Upcoming ESD Challenges in DTCO and even STCO Scaling Era

Recently, an improved GAA transistor implementing a fork-shaped architecture has been proposed to further reduce the spacing between the p-type and n-type MOSFETs in a standard cell design, as shown in Figure 4 [21, 22]. Thanks to this minimized n-to-p spacing, the novel fork-sheet (FS) device architecture can offer superior area and performance scalability over the NS architecture [21]. In addition to the promising GAA FS technology, the complementary FET (CFET) which consists of “folding” the n-type MOSFET on top of the p-type MOSFET can provide a high level of scalability by fully eliminating the n-to-p separation bottleneck, as presented in Figure 4. It can reduce the standard cell active area footprint by ~50%. More design-technology co-optimization (DTCO) scaling options, such as buried power rail (BPR) and back-side power delivery network (BS-PDN), have been also proposed as scaling boosters in future logic CMOS technologies [21]. However, ESD reliability has not yet been evaluated, and building efficient ESD protection devices may be challenging for these DCTO scaling options.

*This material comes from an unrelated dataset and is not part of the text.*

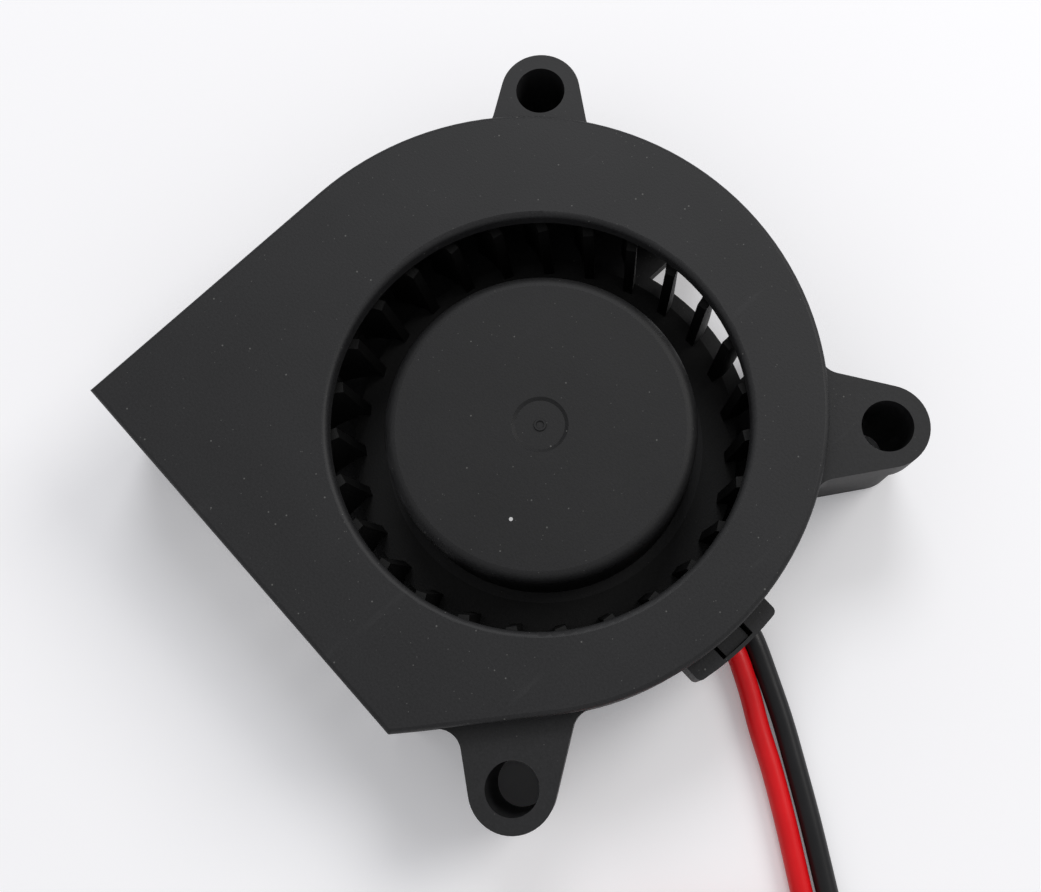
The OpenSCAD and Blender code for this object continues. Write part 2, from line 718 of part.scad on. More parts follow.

Figure 4: Design-technology co-optimization (DTCO) scaling options with various transistor architectures are proposed to obtain the full benefits of transistor scaling at the cell level [21].

Finally, the concept of system-technology-co-optimization (STCO) has been proposed. It can further enhance not only the (sub-)system functional performance but also can increase the diversities of functionality by hetero-system 3D integrations. However, due to the placement of these novel ESD protection strategies in these architectures, the present methodologies described in ESDA component-level testing standards do not describe a process to verify ESD requirements for interconnects in the STCO scaling era of nano-scale die-to-die, die-to-wafer, or wafer-to-wafer 3D stacking options. The EOS/ESD Association Standards Working Groups have been well aware and are working with the industry to better describe the upcoming requirements and techniques of ESD verification for the STCO scaling option with its 3D multi-chip stacking technologies.